北欧で鍛えられたクロカン性能、ボルボ「V60CC」を厳寒の北海道の雪道で試してみた【試乗】

北欧のスウェーデン育ちのボルボ「V60 クロスカントリー(CC)」。ワゴンボディのV60をベースに、ラフロードの走破性能を高めたアクティブなSUVテイストのモデルですが、そんなV60CCの雪道での性能を確かめるため、北海道で試乗会が開催されました。

最低地上高210mm+AWDで優れた悪路走破性

 ボルボは60年以上前の1959年に、3点式シートベルトを世界で初めて開発/採用したのちに特許を無償公開。今の自動車社会びおける安全性能の礎を作った。

 日本においても、2009年に追突回避のために完全停止する「衝突被害軽減自動ブレーキシステム」を、XC60によって国内に初めて導入。自動ブレーキの先駆者となるなど、ボルボの安全意識の高さは枚挙にいとまが無い。

 またボルボでは、このパッシブセーフティ性能に加えて、どこにでも行ける全天候性能や、ラフロードでの走破力を向上させたクロスカントリーモデルを用意するなど、北欧生まれならではの、アクティブセーフティ性能にもこだわりを持っている。

 今回、冬の北海道で行われた試乗会、『VOLVO WINTER EXPERIENCE 2020』では、氷点下の雪上特設会場において、最新のクロスカントリーモデル「V60クロスカントリー」を試乗する機会を得た。

ボルボV60CC。全高1505mmに対し最低地上高は210mm。悪路走破性は高い
ボルボV60CC。全高1505mmに対し最低地上高は210mm。悪路走破性は高い

 特設会場は、林道をイメージさせる高低差のあるハンドリングコース、重量級の本格的クロカン4WDでないと走行できないようなダウンヒルやモーグルコース、バンク付き転回路が用意されるなど、明らかに普通のクルマの雪上試乗会場とは異なる玄人向けの趣を持つ。

 それもそのはず、今回試乗用に用意されたV60クロスカントリーは、そのフォルムだけで見ると、タワーパーキングに入る1505mmという車高でもわかるとおり、ベースとなったワゴンモデル「V60」とそれほど大きな相違はない。他社のクロスオーバーモデル同様、車高がベースモデルよりも多少アップされているという印象に過ぎない。

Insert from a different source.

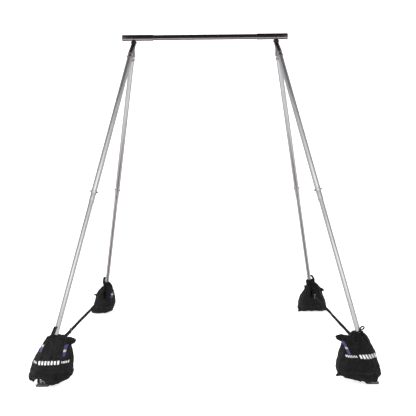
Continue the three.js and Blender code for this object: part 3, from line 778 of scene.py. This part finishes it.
def stitches(name, path, along, outward, length, radius, material):
    """Short raised thread dashes at each point of a path, each with its direction and the surface's normal."""
    points, faces = [], []
    for p, direction, n in zip(path, along, outward):
        side = direction.cross(n).normalized()
        start = len(points)
        for t, swell in ((-0.5, 0.25), (-0.3, 1.0), (0.3, 1.0), (0.5, 0.25)):
            centre = p + direction * (t * length)
            for k in range(6):
                a = math.pi * 2 * k / 6
                points.append(centre + (side * math.cos(a) + n * math.sin(a)) * (radius * swell))
        for ring in range(3):
            for k in range(6):
                a, b = start + ring * 6 + k, start + ring * 6 + (k + 1) % 6
                faces.append((a, b, b + 6, a + 6))
        faces.append(tuple(start + k for k in range(6))[::-1])
        faces.append(tuple(start + 18 + k for k in range(6)))
    mesh = bpy.data.meshes.new(name)
    mesh.from_pydata([tuple(p) for p in points], [], faces)
    mesh.shade_smooth()
    return link(name, mesh, material)


# ---- Tie straps -----------------------------------------------------------------------------------------------
STRAP_HEIGHT, STRAP_HALF_WIDTH, STRAP_THICKNESS = 0.244, 0.019, 0.0024
DOUBLED = {"front_left": (0.250, 0.640), "rear_right": (0.150, 0.270)}
STRAP_START = 0.0235
SIDESTEP, SIDESTEP_FROM, SIDESTEP_FULL = 0.00135, 0.50, 0.40


def make_strap(leg):
    """Half of a tie strap: a loop round the leg, which stays with the leg, and the run to the rig's middle."""
    axis = leg.at(STRAP_HEIGHT)
    ring, turn = 0.0209 + 0.0012, 40
    angles = [2 * math.pi * k / turn for k in range(turn)]
    spokes = [leg.across * math.cos(a) + leg.back * math.sin(a) for a in angles]
    loop = ribbon(
        f"{leg.label}_strap_loop", [axis + s * (ring + STRAP_THICKNESS / 2) for s in spokes],
        [leg.up * STRAP_HALF_WIDTH] * turn, spokes, STRAP_THICKNESS, WEBBING, closed=True,
    )
    hand_over(loop, leg.body("lower_leg"), "webbing")

    start, stop = axis.y - leg.end * STRAP_START, leg.end * 0.0004
    steps = 90

    def sidestep(y):
        """Near the rig's middle the two half straps run side by side, so that one can slide along the other."""
        return leg.end * SIDESTEP * max(0.0, min(1.0, (SIDESTEP_FROM - abs(y)) / (SIDESTEP_FROM - SIDESTEP_FULL)))

    def run(name, y0, y1, offset, half_width, thickness):
        ys = [y0 + (y1 - y0) * k / steps for k in range(steps + 1)]
        path = [Vector((axis.x + offset + sidestep(y), y, STRAP_HEIGHT + 0.0007 * math.sin(y * 21.0))) for y in ys]
        return ribbon(name, path, [Z * half_width] * len(ys), [X] * len(ys), thickness, WEBBING)

    layers = [run(f"{leg.label}_strap_run", start, stop, 0, STRAP_HALF_WIDTH, STRAP_THICKNESS)]
    threads, ways, faces = [], [], []
    spans = [(0.03, 0.11)]
    if leg.label in DOUBLED:
        near, far = DOUBLED[leg.label]
        spans.append((near + 0.02, far - 0.02))
        for sign in (-1, 1):
            layers.append(run("layer", axis.y - leg.end * near, axis.y - leg.end * far, sign * 0.0025, 0.0182, 0.0021))
    for near, far in spans:
        count = int((far - near) / 0.009)
        for k in range(count):
            y = axis.y - leg.end * (near + (k + 0.5) * 0.009)
            for sign in (-1, 1):
                for row in (-0.0145, 0.0145):
                    thick = 0.0035 if near > 0.04 else 0.0012
                    threads.append(Vector((axis.x + sign * thick, y, STRAP_HEIGHT + row)))
                    ways.append(Y)
                    faces.append(X * sign)
    layers.append(stitches("strap_stitch", threads, ways, faces, 0.0062, 0.0005, THREAD))
    strap = merged(f"{leg.label}_strap_webbing", layers)
    hand_over(strap, leg.body("tie"), "webbing", f"{leg.label}_strap")
    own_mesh(strap)


def make_buckle(node, body):
    """A pressed slide buckle: a rounded frame with a middle bar, which the webbing passes through."""
    low, high = (Vector(corner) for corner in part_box(node))
    centre, half = (low + high) / 2, (high - low) / 2
    turned_in = basis(Y, Z, X, centre)
    pieces = []
    for sign in (-1, 1):
        at = basis(Y, Z, X, centre + X * sign * (half.x - 0.0011))
        outer = frame_plate("buckle_plate", half.y, half.z, 0.0034, 0.005, 0.0010, at)
        pieces.append(outer)
    for sign in (-1, 1):
        for z_sign in (-1, 1):
            pin = basis(Y, Z, X, centre + Y * sign * (half.y - 0.0026) + Z * z_sign * (half.z - 0.0024))
            pieces.append(rod("post", 0.0019, -half.x + 0.0004, half.x - 0.0004, ZINC, pin, 0.0005, 20))
    hand_over(merged(f"{node}_frame", pieces), body, "zinc", node)


def frame_plate(name, half_y, half_z, rail, corner, half_thickness, matrix):
    """A rounded rectangular ring with two openings, in the matrix's xy plane."""
    bm = bmesh.new()

    def outline(hy, hz, r, offset_y=0.0):
        pts = []
        for quarter, (sx, sy) in enumerate(((1, 1), (-1, 1), (-1, -1), (1, -1))):
            for k in range(5):
                a = math.pi / 2 * (quarter + k / 4)
                pts.append((offset_y + sx * (hy - r) + math.cos(a) * r, sy * (hz - r) + math.sin(a) * r))
        return pts

    hole_half = (half_y - rail - 0.0012) / 2
    loops = [outline(half_y, half_z, corner)]
    loops += [outline(hole_half - 0.0002, half_z - rail, 0.0014, s * (hole_half + 0.0012)) for s in (-1, 1)]
    edges = []
    for pts in loops:
        verts = [bm.verts.new((x, y, -half_thickness)) for x, y in pts]
        edges += [bm.edges.new((verts[i], verts[(i + 1) % len(verts)])) for i in range(len(verts))]
    filled = bmesh.ops.triangle_fill(bm, use_beauty=True, edges=edges)
    faces = [g for g in filled["geom"] if isinstance(g, bmesh.types.BMFace)]
    pushed = bmesh.ops.extrude_face_region(bm, geom=faces)
    moved = [g for g in pushed["geom"] if isinstance(g, bmesh.types.BMVert)]
    bmesh.ops.translate(bm, verts=moved, vec=(0, 0, half_thickness * 2))
    bmesh.ops.recalc_face_normals(bm, faces=bm.faces)
    mesh = bpy.data.meshes.new(name)
    bm.to_mesh(mesh)
    bm.free()
    mesh.shade_smooth()
    mesh.set_sharp_from_angle(angle=SHARP)
    plate = bevelled(link(name, mesh, ZINC, matrix), 0.0005)
    apply_modifiers(plate)
    return plate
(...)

 しかし、実際にスペックを見ていくと、国内外の背の高いSUVモデルのロードクリアランスが160mmから200mmほどなのに対し、V60クロスカントリーは、V60比で65mmアップの210mmとトップクラス。多くのライバル車が185mm以下であることから、いかに突出したロードクリアランス性能を持っているかがよくわかる。

 基本性能的にも、上級モデルともいえる「V90クロスカントリー」の前後サスペンションユニットを移植したうえに、リアサスペンションにおいては専用のアーム類を新設計するなど、ロードクリアランスの高さに合わせて、接地性能も専用チューニング。むやみに車高を上げただけのまやかしモノとは異なっている。

 駆動システムは、ボルボの他の4WDモデルがリアモーター駆動を採用しているのに対し、V60CCはプロペラシャフトで駆動力を伝達する仕様。センターデフには電子制御クラッチを用いることで、前後駆動力配分を瞬時にコントロールする最新システムをもっている。

 エンジンも2リッター直4ターボによって、254馬力/350Nmの出力を得て、高い駆動力をサポート。各スペックを見ているうちに、V60クロスカントリーのパフォーマンスの高さに興味がわくと同時に、今回の試乗会で本格派向け雪上コースを設定した理由がよくわかった。